Lower federal courts have struck down the measure. The justices, in a scheduled argument Wednesday, will consider whether to follow suit.

Wednesday's challenge to the federal Defense of Marriage Act involves an 83-year-old New York woman. She sued to fight a federal estate tax bill of $363,000 after her partner of 44 years died in 2009.

Edith Windsor had married Thea Spyer in Canada in 2007 after doctors told them that Spyer wouldn't live much longer. Spyer had suffered from multiple sclerosis for many years. She left everything she had to Windsor.

IN THE VIDEO PLAYER: Edith Windsor expresses her thoughts on Wednesday's hearing.

There is no dispute that if Windsor had been married to a man, her estate tax bill would have been zero.
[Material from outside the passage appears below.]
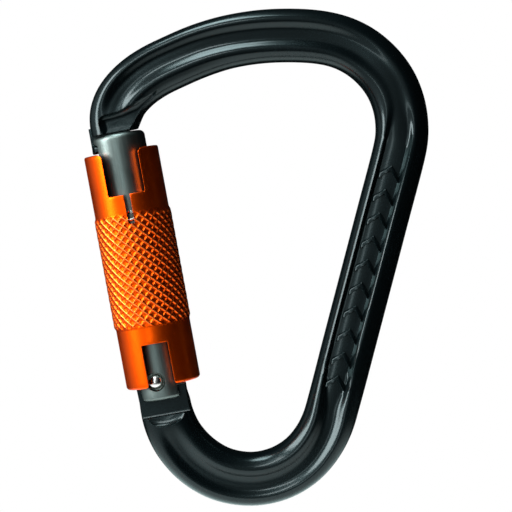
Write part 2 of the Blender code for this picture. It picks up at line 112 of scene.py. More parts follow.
def add_node(
    tree: bpy.types.NodeTree,
    kind: str,
    settings: dict[str, Any] | None = None,
    inputs: dict[Any, Any] | None = None,
) -> bpy.types.Node:
    """Adds one node with its settings, and its inputs' values or links.

    Args:
        tree: the node tree.
        kind: the node's Blender type.
        settings: attributes of the node.
        inputs: by input name or number, a value or the socket that feeds it.

    Returns:
        The new node.
    """
    made = tree.nodes.new(kind)
    for key, value in (settings or {}).items():
        setattr(made, key, value)
    for key, value in (inputs or {}).items():
        if isinstance(value, bpy.types.NodeSocket):
            tree.links.new(value, made.inputs[key])
        else:
            made.inputs[key].default_value = value
    return made


def start_group(name: str, sockets: dict[str, str]) -> tuple[bpy.types.NodeTree, Any]:
    """Starts a Geometry Nodes tree, with geometry in and out and named inputs.

    Args:
        name: the tree's name.
        sockets: each further input's kind, by its name.

    Returns:
        The tree, and its inputs' sockets.
    """
    group = bpy.data.node_groups.new(name, "GeometryNodeTree")
    face = group.interface
    face.new_socket("Geometry", in_out="INPUT", socket_type="NodeSocketGeometry")
    for socket, kind in sockets.items():
        face.new_socket(socket, in_out="INPUT", socket_type=f"NodeSocket{kind}")
    face.new_socket("Geometry", in_out="OUTPUT", socket_type="NodeSocketGeometry")
    return group, add_node(group, "NodeGroupInput").outputs


def end_group(
    group: bpy.types.NodeTree, geometry: bpy.types.NodeSocket,
    finish: bpy.types.NodeSocket,
) -> None:
    """Ends a tree with Realize Instances and Set Material.

    Args:
        group: the tree.
        geometry: the socket that holds the finished shape.
        finish: the socket that holds its material.
    """
    real = add_node(group, "GeometryNodeRealizeInstances", {}, {"Geometry": geometry})
    done = add_node(group, "GeometryNodeSetMaterial", {},
                    {"Geometry": real.outputs["Geometry"], "Material": finish})
    add_node(group, "NodeGroupOutput", {}, {"Geometry": done.outputs["Geometry"]})


def run_group(
    obj: bpy.types.Object, group: bpy.types.NodeTree, values: dict[str, Any]
) -> bpy.types.Object:
    """Runs a tree on an object, with its inputs set by their identifiers.

    Args:
        obj: the object.
        group: the tree.
        values: each input's value, by its name.

    Returns:
        The same object, as a plain mesh.
    """
    step = obj.modifiers.new(group.name, "NODES")
    step.node_group = group
    for item in group.interface.items_tree:
        if item.in_out == "INPUT" and item.name in values:
            step[item.identifier] = values[item.name]
    return settle(obj)


@dataclass(frozen=True)
class MetalFinish:
    """A metal surface: its colour, its gloss, and the marks that making it left.

    grain_mm is the size of the surface's grain, and stretch draws the grain out
    along the gate's tube, as turning and drawing do.
    """

    name: str
    slot: str
    colour: str
    worn: str
    roughness: float
    spread: float
    metallic: float
    grain_mm: float
    grain_depth: float
    stretch: float = 1.0
    coat: float = 0.0
    coat_roughness: float = 0.1
    gloss_tint: str = "#FFFFFF"
    patch_mm: float = 9.0
    # a paler colour painted along the knurl's crests: a painted highlight
    crest_highlight_colour: str = ""
    edge_mm: float = 0.14

    def made(self, lean: float = 0.0) -> bpy.types.Material:
        """Builds the finish.

        Args:
            lean: the gate tube's lean from upright, in radians.

        Returns:
            The material, made once and used again after that.
        """
        known = bpy.data.materials.get(self.name)
        if known is not None:
            return known
        material = bpy.data.materials.new(self.name)
        material.use_nodes = True
        tree = material.node_tree
        shader = tree.nodes["Principled BSDF"]
        place = add_node(tree, "ShaderNodeTexCoord").outputs["Object"]
        upright = add_node(
            tree, "ShaderNodeMapping", {"vector_type": "POINT"},
            {"Vector": place, "Rotation": (0.0, lean, 0.0)},
        )
        drawn = add_node(
            tree, "ShaderNodeMapping", {"vector_type": "POINT"},
            {"Vector": upright.outputs[0], "Scale": (1.0, 1.0, 1.0 / self.stretch)},
        ).outputs[0]
        # one noise cell is about the grain's own size
        grain = add_node(
            tree, "ShaderNodeTexNoise", {},
            {"Vector": drawn, "Scale": 1000 / self.grain_mm, "Detail": 3.0,
             "Roughness": 0.6},
        ).outputs["Fac"]
        patch = add_node(
            tree, "ShaderNodeTexNoise", {},
            {"Vector": place, "Scale": 1000 / self.patch_mm, "Detail": 2.0},
        ).outputs["Fac"]
        blend = add_node(
            tree, "ShaderNodeMath", {"operation": "MULTIPLY_ADD"},
            {0: grain, 1: 0.55, 2: 0.0},
        )
        both = add_node(
            tree, "ShaderNodeMath", {"operation": "MULTIPLY_ADD"},
            {0: patch, 1: 0.45, 2: blend.outputs[0]},
        ).outputs[0]
        gloss = add_node(
            tree, "ShaderNodeMapRange", {},
            {"Value": both, "From Min": 0.3, "From Max": 0.7,
             "To Min": self.roughness - self.spread,
             "To Max": self.roughness + self.spread},
        ).outputs[0]
        tint = add_node(
            tree, "ShaderNodeMix", {"data_type": "RGBA"},
            {"Factor": both, "A": linear(self.colour), "B": linear(self.worn)},
        )
        colour = tint.outputs["Result"]
        if self.crest_highlight_colour:
            # the knurl stores how near each point is to a ridge's crest; the crests are
            # painted a paler orange there, a painted highlight
            crest = add_node(tree, "ShaderNodeAttribute", {"attribute_name": "ridge"})
            shown = add_node(tree, "ShaderNodeMapRange", {"interpolation_type": "SMOOTHSTEP"},
                             {"Value": crest.outputs["Fac"], "From Min": 0.35,
                              "From Max": 0.95})
            crest_highlighted = add_node(tree, "ShaderNodeMix", {"data_type": "RGBA"}, {
                "Factor": shown.outputs[0], "A": colour, "B": linear(self.crest_highlight_colour)})
            colour = crest_highlighted.outputs["Result"]
        # tumbling breaks every edge by about a tenth of a millimetre
        broken = add_node(tree, "ShaderNodeBevel", {"samples": 6},
                          {"Radius": self.edge_mm * MM}).outputs[0]
        bump = add_node(
            tree, "ShaderNodeBump", {},
            {"Height": grain, "Strength": self.grain_depth, "Distance": 0.05 * MM,
             "Normal": broken},
        ).outputs[0]
        tree.links.new(colour, shader.inputs["Base Color"])
        tree.links.new(gloss, shader.inputs["Roughness"])
        tree.links.new(bump, shader.inputs["Normal"])
        shader.inputs["Metallic"].default_value = self.metallic
        shader.inputs["Specular Tint"].default_value = linear(self.gloss_tint)
        shader.inputs["Coat Weight"].default_value = self.coat
        shader.inputs["Coat Roughness"].default_value = self.coat_roughness
        return material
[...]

A federal appeals court in New York agreed with a district judge that the Defense of Marriage Act had deprived Windsor of the constitutional guarantee of equal protection of the law, because she had to pay a tax that she wouldn't have had to pay if she'd been married to a man instead of a woman.

This case, like the one that was heard yesterday involving California's ban on same-sex marriage, could end without a definitive ruling from the high court. One issue is whether the House Republican leadership can defend the law in court after the administration decided not to.

If the Supreme Court finds that it doesn't have the authority to hear the case, Windsor probably would still get her refund because she won in the lower courts. But there would be no definitive decision about the Defense of Marriage Act from the Supreme Court, and it would remain on the books.

The Defense of Marriage Act argument follows Tuesday's case over California's ban on same-sex marriage, a case in which the justices indicated they might avoid a major national ruling on whether America's gays and lesbians have a right to marry.